Nursing homes are struggling to regain their footing in the long shadow of the COVID-19 crisis, with employment numbers down sharply from pre-pandemic levels, data shows.

A report published Wednesday by the American Health Care Association and National Center for Assisted Living (ACHA/NCAL) shows nursing homes lost 220,000 jobs from March 2020 through October 2021, equivalent to a 14% drop.

Assisted living communities have also seen a decline in jobs, with employment shrinking by 38,000 over the same period, or 8%, according to data from the Bureau of Labor Statistics.

The numbers stand in sharp contrast to employment figures in other areas of health care, many of which have reached or even surpassed pre-pandemic levels. Outpatient care centers, home health care, physicians’ offices and hospitals have all mostly recovered or even added jobs.

Nursing homes are facing dual crises. At the same time extremely demanding working conditions and low pay are driving workers out of the industry, occupancy rates are declining, sapping facilities of revenue they might otherwise use to lure workers back.

An AARP report in October detailed the causes for the growing number of empty beds, blaming both long-term trends in addition to more recent, severe factors.

Since the 1970s, more seniors have opted to age in place, a choice enabled by growth in industries like home-delivery meal programs and personal care services that make such a choice possible. That’s partially responsible for a 13% occupancy drop over the decades, from a high of 93% in the 70s to 80% in June 2019.

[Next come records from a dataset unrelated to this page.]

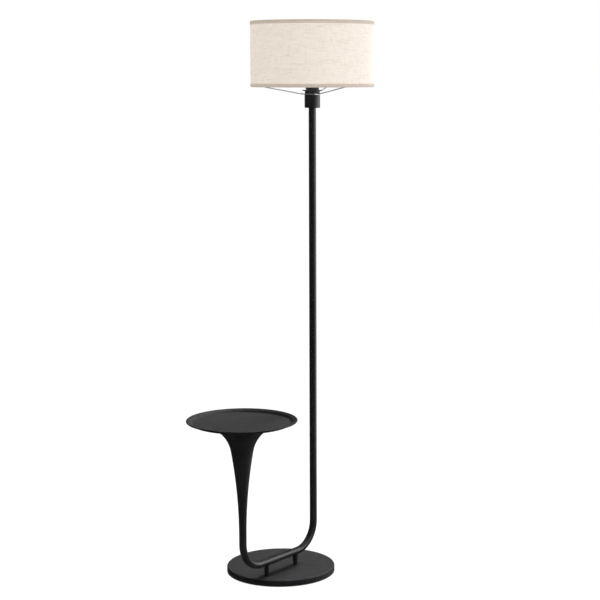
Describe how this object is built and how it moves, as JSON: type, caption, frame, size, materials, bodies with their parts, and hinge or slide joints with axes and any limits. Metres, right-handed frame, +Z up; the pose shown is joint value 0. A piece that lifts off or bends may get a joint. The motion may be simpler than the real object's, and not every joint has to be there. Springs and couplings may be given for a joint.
{
  "type": "floor lamp with table",
  "caption": "Floor lamp on a round weighted base, its bent tube carrying a linen drum shade on a tall pole and a round tray on a flared trumpet.",
  "frame": {"origin": "centre of the base's underside, on the floor", "axes": "+X from the tray towards the pole, in the direction of the bent tube's plane; +Z up, along the pole"},
  "size_m": [0.6455, 0.365, 1.577],
  "materials": {
    "powder_black": "satin powder coat",
    "cast_iron": "rough cast",
    "zinc_steel": "zinc plated",
    "felt": "pressed felt",
    "black_rubber": "matt",
    "lead_jacket": "matt",
    "holder_black": "moulded, satin",
    "insert_ceramic": "moulded, matt",
    "brass": "rolled",
    "spider_wire": "bright wire",
    "liner": "matt sheet",
    "linen": "plain weave",
    "trim_cloth": "plain weave tape",
    "cap_metal": "rolled",
    "cap_insulator": "glossy",
    "bulb_plastic": "glossy white",
    "board": "matt",
    "opal_globe": "opal, satin"
  },
  "bodies": {
    "root": {"base_cover": "powder_black", "base_plate": "powder_black", "post_tray_side": "powder_black", "post_pole_side": "powder_black", "frame_tube": "powder_black", "pole_middle": "powder_black", "pole_upper": "powder_black", "trumpet": "powder_black", "tray": "powder_black", "holder_cup": "powder_black", "base_weight": "cast_iron", "plate_screws": "zinc_steel", "post_screws": "zinc_steel", "post_washers": "zinc_steel", "tube_inserts": "zinc_steel", "coupler_lower": "zinc_steel", "coupler_upper": "zinc_steel", "pole_bush": "zinc_steel", "trumpet_plug": "zinc_steel", "tie_rod": "zinc_steel", "tray_boss": "zinc_steel", "holder_nipple": "zinc_steel", "nipple_nut": "zinc_steel", "base_felt": "felt", "cord_grommet": "black_rubber", "inner_lead": "lead_jacket", "holder_barrel": "holder_black", "holder_insert": "insert_ceramic", "terminal_screws": "brass", "centre_contact": "brass", "screw_shell": "brass"},
    "lock_ring": {"lock_ring": "holder_black"},
    "shade": {"shade_spider": "spider_wire", "shade_low_ring": "spider_wire", "shade_top_ring": "spider_wire", "shade_liner": "liner", "shade_fabric": "linen", "trim_top": "trim_cloth", "trim_bottom": "trim_cloth"},
    "bulb_tip": {"bulb_contact": "brass"},
    "bulb": {"bulb_insulator": "cap_insulator", "bulb_cap": "cap_metal", "bulb_housing": "bulb_plastic", "led_board": "board", "bulb_globe": "opal_globe"}
  },
  "joints": [
    {"name": "shade_turn", "type": "hinge", "parent": "root", "child": "shade", "pos_m": [0.11, -0.034, 1.373], "axis": [0, 0, 1], "continuous": true},
    {"name": "lock_ring_turn", "type": "hinge", "parent": "root", "child": "lock_ring", "pos_m": [0.11, -0.034, 1.379], "axis": [0, 0, 1], "range_deg": [0, 180]},
    {"name": "bulb_lift", "type": "slide", "parent": "root", "child": "bulb_tip", "axis": [0, 0, 1], "range_m": [0, 0.0218]},
    {"name": "bulb_turn", "type": "hinge", "parent": "bulb_tip", "child": "bulb", "pos_m": [0.11, -0.034, 1.377], "axis": [0, 0, 1], "range_deg": [0, 2170]}
  ],
  "couplings": [
    {"joint": "bulb_turn", "follows": "bulb_lift", "rad_per_m": 1730.9}
  ]
}
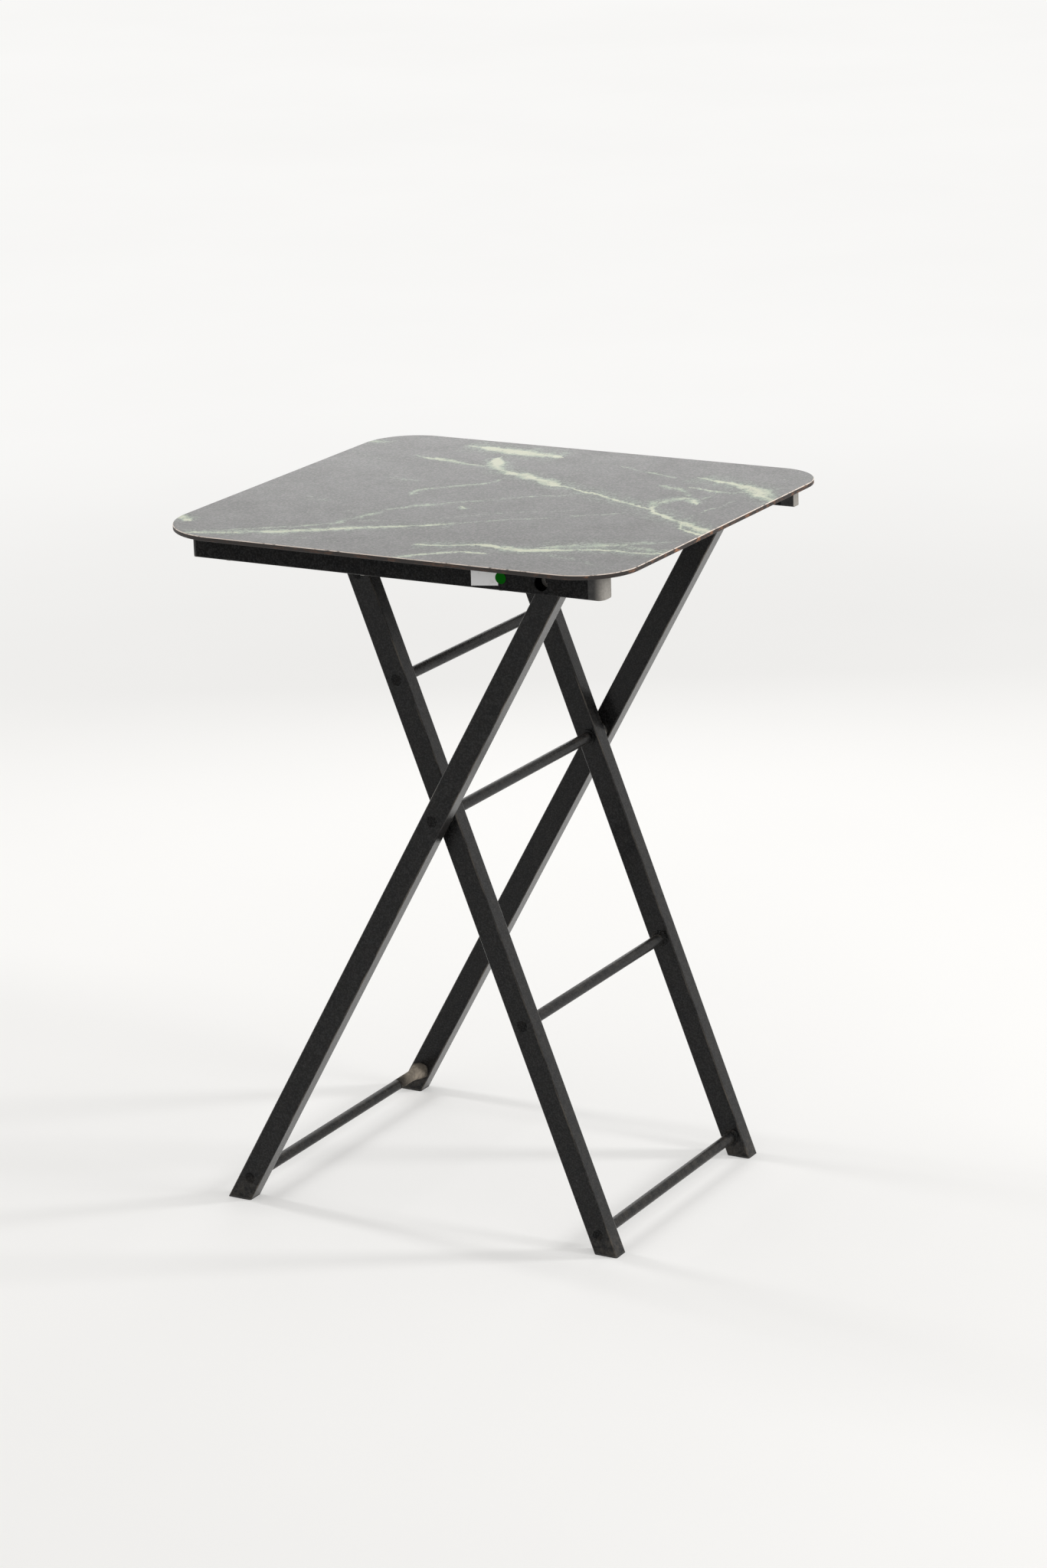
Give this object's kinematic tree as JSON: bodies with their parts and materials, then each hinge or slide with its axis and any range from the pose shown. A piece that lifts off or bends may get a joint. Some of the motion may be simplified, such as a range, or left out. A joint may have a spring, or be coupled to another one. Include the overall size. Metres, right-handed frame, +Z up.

A medical worker poses for a photo with signs saying
A medical worker poses for a photo with signs saying

With the advent of the pandemic, though, much more drastic elements are at play, not the least of which is COVID itself: An estimated 150,000 nursing home residents have died from the disease so far.

The loss of residents is compounded by halted admissions in some facilities for safety reasons, further chipping away at occupancy. Meanwhile, some hospitals have canceled elective surgeries, cutting off a lucrative pipeline of patients who would often stay in a long-term care facility while rehabbing from their surgery.

“The way that nursing homes have managed to fight back the tide of bankruptcy over several decades ... is by taking on more and more short-term patients that are paid highly by Medicare,” Jon Gruber, an MIT economist and the director of the Health Care Program at the National Bureau of Economic Research, told Boston Public Radio last spring.

“The problem is, those patients have suddenly gone away, because no one’s getting knee surgeries. No one’s getting those surgeries where they have to recover in the nursing home,” he said.

But even with a decrease in patients, Gruber told HuffPost at an industry level the volume of work to be done still far outpaces the staff available to do it. The more worrying question, he said, is whether these employees are just slow to return to the industry ― or if they’ve abandoned the sector permanently.

If they don’t, senior citizens will pay the price.

“There is a substantial body of evidence that more staffing leads to better outcomes for seniors,” Gruber said. “The main answer is clear: Raise pay for these incredibly challenging jobs.”

“Short of that, I think we need to figure out a way to make the jobs more attractive – in particular by creating career ladders for long-term care workers so that these don’t become dead-end jobs,” he said.